The real raison d'etre of the film is to provide a showcase role for Pacino. His performance is indeed showy, but it's also heavy, unreadable and, at times, embarrassing. The actor's essential brilliance is unmistakable, but so is his inability to get a grip on the role.

But who could? Even the writers don't have the nerve to make this mayor either a buffoon or a villain. Based on the film's content, he's either one or both. Yet it seems that somehow we're being asked to see him as he sees himself--a lonely, heroic figure. So, what could have been a fast, funny, down-and-dirty dish of city politics is instead a startlingly sanctimonious, sentimental and pompous melodrama of self-justification.

A few quick notes: Maya Lin: A Strong Clear Vision, Frieda Lee Mock's documentary portrait of the designer of the Vietnam War Memorial, among other stirring (and controversial) public works, plays this week at Valley Art Theatre in Tempe.

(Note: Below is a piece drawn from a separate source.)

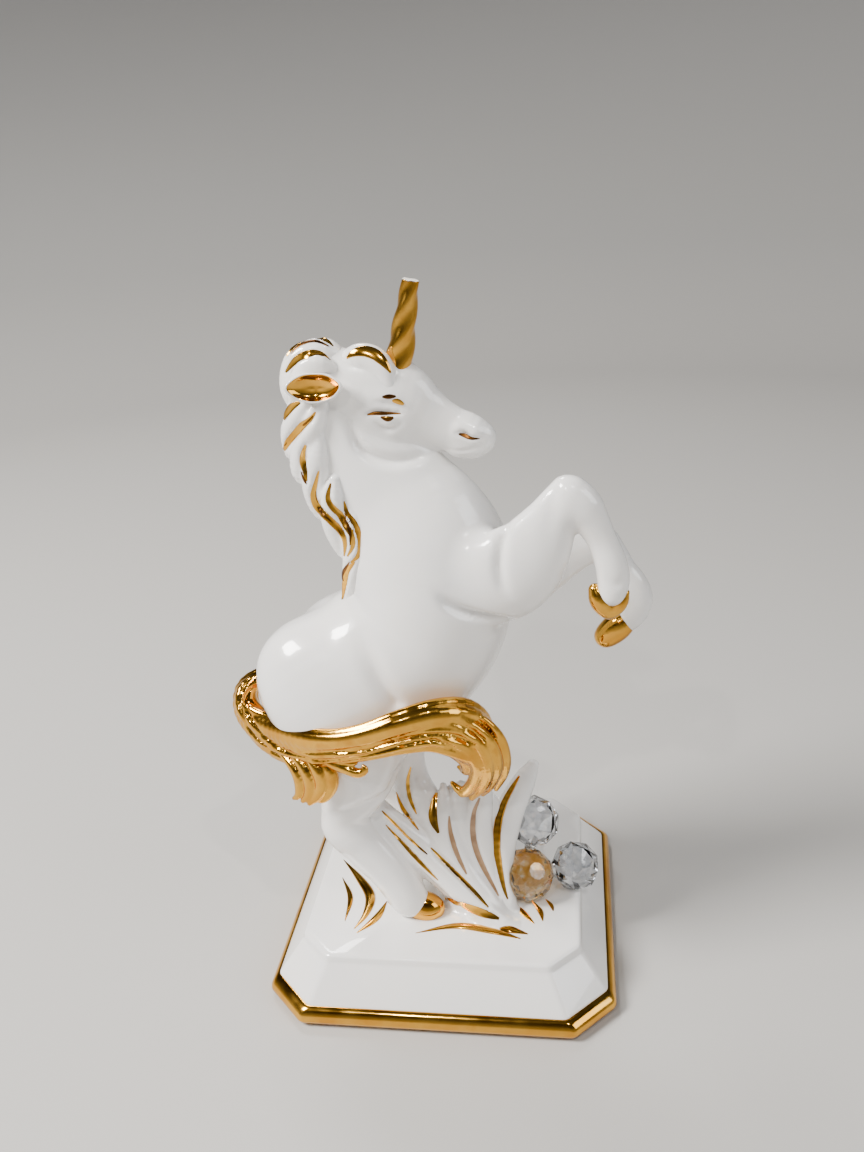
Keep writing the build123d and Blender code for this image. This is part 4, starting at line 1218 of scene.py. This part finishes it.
def gild(name, strokes, surface, lustre=gold_lustre, flatness=stroke_flatness, lift=stroke_lift):
    """A piece of gilding: strokes of places and half widths, in mm, laid on a surface."""
    made = bpy.data.meshes.new(name)
    places, edges, widths = [], [], []
    for stroke in strokes:
        start = len(places)
        t = np.linspace(0, 1, len(stroke))
        swell = np.sin(math.pi * np.clip(t, stroke_end_share, 1 - stroke_end_share))
        places += [tuple(row[:3] * MM) for row in stroke]
        widths += list(stroke[:, 3] * swell**stroke_fullness * MM)
        edges += [(start + k, start + k + 1) for k in range(len(stroke) - 1)]
    made.from_pydata(places, edges, [])
    made.attributes.new("half_width", "FLOAT", "POINT").data.foreach_set("value", widths)
    piece = placed(name, made)
    settle(piece, stroke_tree, {
        "Surface": surface, "Spacing": stroke_spacing * MM, "Flatness": flatness,
        "Lift": lift * MM, "Gilding": lustre})
    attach(piece, "root")
    return piece


def on_surface(lines_px, surface):
    """Strokes along lines of a pixel across, a pixel down and a half width in mm."""
    return [seen_path(rows, surface) for rows in lines_px]


def in_grooves(grooves_px, surface):
    """Strokes that fill grooves, a little wider than they are."""
    lines_px = [[(*row[:2], row[3] * groove_fill) for row in rows] for rows in grooves_px]
    return on_surface(lines_px, surface)


gild("mane_gilding", in_grooves(mane_grooves_px, mane_surface), mane)
# Dark bronze lines painted as shade in the mane's grooves, laid over the gold.
gild("mane_shadow_lines", on_surface(mane_shadows_px, mane_surface), mane, brown_lustre_and_painted_shade,
     lift=shadow_lift)
gild("grass_gilding", in_grooves(grass_grooves_px[:-washed_grooves], grass_surface), grass)
gild("grass_tan_lines", in_grooves(grass_grooves_px[-washed_grooves:], grass_surface), grass,
     lustre_wash)
gild("grass_leaf_gilding", in_grooves(leaf_grooves_px, leaf_surface), leaf)


# The face is drawn with the same brush: the brow, the lid, the eye and the nostril in thin brown
# lustre with touches of gold over it. The forelock carries one broad gold stroke.
brown_lift = 0.06
gold_over_brown_lift = 0.13
face_brown_px = [
    [(366, 415, .45), (375, 413.2, .6), (386, 413.4, .55), (402, 413.6, .25)],
    [(379.5, 416.8, .3), (386, 418.4, .8), (390, 419.2, .8), (394.5, 416.8, .3)],
    [(381, 397, .35), (389, 396.6, .65), (397, 396.2, .3)],
    [(457.5, 434, .4), (464, 435, .6), (471, 438.6, .4), (481, 438.4, .2)],
]
face_gold_px = [[(391, 401, .4), (397, 400.8, .8), (405, 405, .4)],
                [(384, 417, .2), (387, 417.6, .35), (390, 417, .2)]]
for name, lines_px, lustre, lift in (
        ("face_brown_lines", face_brown_px, brown_lustre_and_painted_shade, brown_lift),
        ("face_gilding", face_gold_px, gold_lustre, gold_over_brown_lift)):
    strokes = on_surface(lines_px, head_surface)
    strokes += [far_side(stroke) for stroke in strokes]
    gild(name, strokes, head, lustre, lift=lift)

forelock_lines_px = [
    [(346, 359, .7), (352, 353.5, 1.2), (363, 350.5, 1.5), (374, 353, 1.6), (382, 360, 1.4),
     (388, 368, 1.0), (391, 374, .6)],
]
gild("forelock_gilding", on_surface(forelock_lines_px, forelock_surface), forelock_piece)


# Low ridges of grass are pinched up from the plinth's top at the left, in front and at the right,
# each gilded along its crest.
ridge_spacing = 0.6
ridge_flatness = 0.5
ridge_lift = 0.05
# Rows of the ridges: a place on the plinth's top and a half width.
ground_strokes = {
    "ground_tuft_left": [
        [(-31, 2.4, .4), (-25, -5, 1.2), (-20.6, -12, 1.5), (-20.4, -18.8, 1.2), (-22.5, -24.6, .5)],
        [(-29.7, -5, .3), (-25.8, -13, .8), (-25.4, -22, .3)],
        [(-15.6, -13.6, .4), (-17.4, -20.2, 1.1), (-21.6, -26, .4)],
    ],
    "ground_tuft_front": [
        [(-6.6, -25, .3), (3.8, -21.8, 1.1), (13, -23, 1.3), (20.6, -25.3, .7)],
        [(9.5, -19.5, .4), (13, -20.8, 1.3), (17.6, -22.2, 1.4), (22.4, -23.6, .6)],
    ],
    "ground_tuft_right": [
        [(16.6, -11.4, .4), (20.6, -16, .9), (23.8, -20, .4)],
        [(22.6, -11.2, .3), (25, -15.2, .8), (25.8, -19, .3)],
        [(26.1, -10.4, .3), (27.8, -12.8, .6), (28.4, -15.2, .3)],
    ],
}
for name, lines in ground_strokes.items():
    paths = [eased(rows, ridge_spacing) for rows in lines]
    strokes = [np.insert(path, 2, plinth_top, axis=1) for path in paths]
    tuft = gild(name + "_ridges", strokes, plinth, flatness=ridge_flatness, lift=ridge_lift)
    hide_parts(name)


# Three beads of cut lead crystal are glued beside the grass: two clear with broad facets and one
# tinted champagne with more and smaller ones. The cut faces are flat and meet at sharp edges.
clear_latitudes = (-64, -34, -4, 30, 62)
champagne_latitudes = (-70, -46, -22, 2, 26, 50, 72)
bead_axis = (1.0, 0.6, 0.2)


def glass_with_painted_facet_shade(name, tint_and_facet_shade, index):
    """A smooth clear material of this refractive index, tinted in cells, the darker ones painted facet
    shade as well as tint.
    """
    made, tree, shader, where = surface_material(name)
    # The darker cells are painted facet shade, and in the champagne glass also its tint.
    cloud = add(tree, "ShaderNodeTexVoronoi", {"Vector": where, "Scale": 1 / (2.0 * MM)})
    colour = add(tree, "ShaderNodeValToRGB", {"Fac": cloud}, [(0.15, tint_and_facet_shade[0]), (0.55, tint_and_facet_shade[1])])
    feed(tree, shader, {
        "Base Color": colour, "Transmission Weight": 1.0, "Roughness": 0.0, "IOR": index})
    return made


# Lead crystal, cut and polished: the eye gets bright edges and dark facets, the dark facets partly
# painted as shade in cells of a darker tint. The adhesive is a resin that set clear and glossy, and the
# eye gets small wet dabs where the beads touch.
clear_crystal = glass_with_painted_facet_shade("clear cut crystal", ("#FFFFFF", "#D2D6DC"), 1.62)
champagne_crystal = glass_with_painted_facet_shade("champagne cut crystal", ("#FFF8E4", "#D09A46"), 1.68)
adhesive = glass_with_painted_facet_shade("clear jeweller's adhesive", ("#FFFFFF", "#F6F6F2"), 1.46)
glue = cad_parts["bead_adhesive"]
glue.data.materials.clear()
glue.data.materials.append(adhesive)


def cut_bead(node, sides, latitudes, lean, crystal):
    """A bead of flat triangular facets, in the place and size of its node."""
    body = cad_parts[node]
    box = np.array([body.matrix_world @ Vector(corner) for corner in body.bound_box]) / MM
    radius = (box.max(0) - box.min(0)).max() / 2
    heights = [math.sin(math.radians(latitude)) for latitude in latitudes]
    points = []
    for level, latitude in enumerate(latitudes):
        girth = math.cos(math.radians(latitude))
        for k in range(sides):
            turn = 2 * math.pi * (k + level / 2) / sides
            points.append((girth * math.cos(turn), girth * math.sin(turn), heights[level]))
    top = len(points) - sides
    points += [(0, 0, heights[0]), (0, 0, heights[-1])]
    ring = [(k, (k + 1) % sides) for k in range(sides)]
    faces = []
    for low in range(0, top, sides):
        high = low + sides
        for k, n in ring:
            faces += [(low + k, low + n, high + k), (high + k, low + n, high + n)]
    for k, n in ring:
        faces += [(top + k, top + n, len(points) - 1), (n, k, len(points) - 2)]
    turned = np.array(points) @ np.array(Matrix.Rotation(math.radians(lean), 3, bead_axis)).T
    centre = (box.max(0) + box.min(0)) / 2
    bead = new_piece(node + "_facets", turned * radius + centre, faces, crystal)
    bead.data.shade_flat()
    return bead


for node, sides, latitudes, lean, crystal, slot in (
        ("bead_clear_right", 8, clear_latitudes, 34, clear_crystal, "clear_crystal"),
        ("bead_clear_back", 8, clear_latitudes, 62, clear_crystal, "clear_crystal"),
        ("bead_champagne", 10, champagne_latitudes, 48, champagne_crystal, "champagne_crystal")):
    bead = cut_bead(node, sides, latitudes, lean, crystal)
    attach(bead, "root")
    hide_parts(node)


# The studio: a floor of pale matt paper that sweeps up into a wall all round, painted darker grey towards
# its top as shade, a large soft light from the upper left, weaker ones from the right and behind, and
# small lamps for glints.
pale_floor_and_shaded_wall, tree, shader, where = surface_material("pale matt floor")
height = add(tree, "ShaderNodeSeparateXYZ", {0: where}).outputs["Z"]
rise = add(tree, "ShaderNodeMapRange", {"Value": height, "From Min": 0.0, "From Max": 600 * MM})
# Pale at the floor, and painted darker towards the wall's top as shade.
paper_and_painted_shade = add(tree, "ShaderNodeValToRGB", {"Fac": rise},
            [(0.0, "#B9B7B4"), (0.15, "#A6A5A3"), (1.0, "#48494C")])
feed(tree, shader, {"Base Color": paper_and_painted_shade, "Roughness": 0.6})

floor_radii = (300, 700)
sweep_radius = 350
wall_top = 1500
wall_sides = 96
sweep_bends = np.linspace(0.1, math.pi / 2, 12)
wall_profile = [(radius, 0) for radius in floor_radii]
for bend in sweep_bends:
    wall_profile.append((floor_radii[-1] + sweep_radius * math.sin(bend),
                         sweep_radius * (1 - math.cos(bend))))
wall_profile.append((floor_radii[-1] + sweep_radius, wall_top))
turns = np.arange(wall_sides) * 2 * math.pi / wall_sides
rings = [np.stack([radius * np.cos(turns), radius * np.sin(turns), 0 * turns + height], 1)
         for radius, height in wall_profile]
points, faces = stacked_rings(rings)
points = np.vstack([points, [(0, 0, 0)]])
faces += [((i + 2) % wall_sides, (i + 1) % wall_sides, i, len(points) - 1)
          for i in range(0, wall_sides, 2)]
floor = new_piece("studio_floor", points, np.array(faces)[:, ::-1], pale_floor_and_shaded_wall)

# A lamp's name, place, size, power and colour.
lamps = [
    ("key softbox", (-600, -260, 700), 280, 18.0, (1.0, 0.97, 0.93)),
    ("right fill", (640, -200, 420), 360, 1.8, (0.93, 0.96, 1.0)),
    ("back edge", (-300, 560, 900), 240, 5.0, (1.0, 0.98, 0.95)),
    ("glint left", (-120, -420, 520), 14, 0.8, (1.0, 0.97, 0.92)),
    ("glint right", (180, -300, 560), 14, 0.8, (1.0, 0.97, 0.92)),
]
lamp_aim = Vector((0, 0, 85)) * MM
for name, place, size, power, colour in lamps:
    light = bpy.data.lights.new(name, "AREA")
    light.size = size * MM
    light.energy = power
    light.color = colour
    lamp = placed(name, light)
    lamp.location = Vector(place) * MM
    lamp.rotation_euler = (lamp_aim - lamp.location).to_track_quat("-Z", "Y").to_euler()

world = bpy.data.worlds.new("studio air")
world.use_nodes = True
feed(world.node_tree, world.node_tree.nodes["Background"], {
    "Color": linear("#787A7E"), "Strength": 0.36})
bpy.context.scene.world = world

camera_data = bpy.data.cameras.new("camera")
camera_data.sensor_width = 36.0
camera_data.lens = photo_focal_px * camera_data.sensor_width / photo_size[1]
camera_data.clip_start = 10 * MM
camera = placed("camera", camera_data)
columns = [camera_turn[0], -camera_turn[1], -camera_turn[2], camera_place * MM]
camera.matrix_world = Matrix([*np.column_stack(columns).tolist(), (0, 0, 0, 1)])
bpy.context.scene.camera = camera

The film version of Clifton Taulbert's novel Once Upon a Time ... When We Were Colored, the directorial debut of actor Tim Reid, will have a single screening at Harkins Cine Capri at 7 p.m. Tuesday. The cost of tickets--$50--is steep, but it's a benefit for the Special Friends Program of Arizona Planned Parenthood, and Reid is scheduled to attend. (More info: 277-7526.)--M. V. Moorhead

Rumble in the Bronx:
Directed by Stanley Tong; with Jackie Chan, Bill Tung and Anita Mui.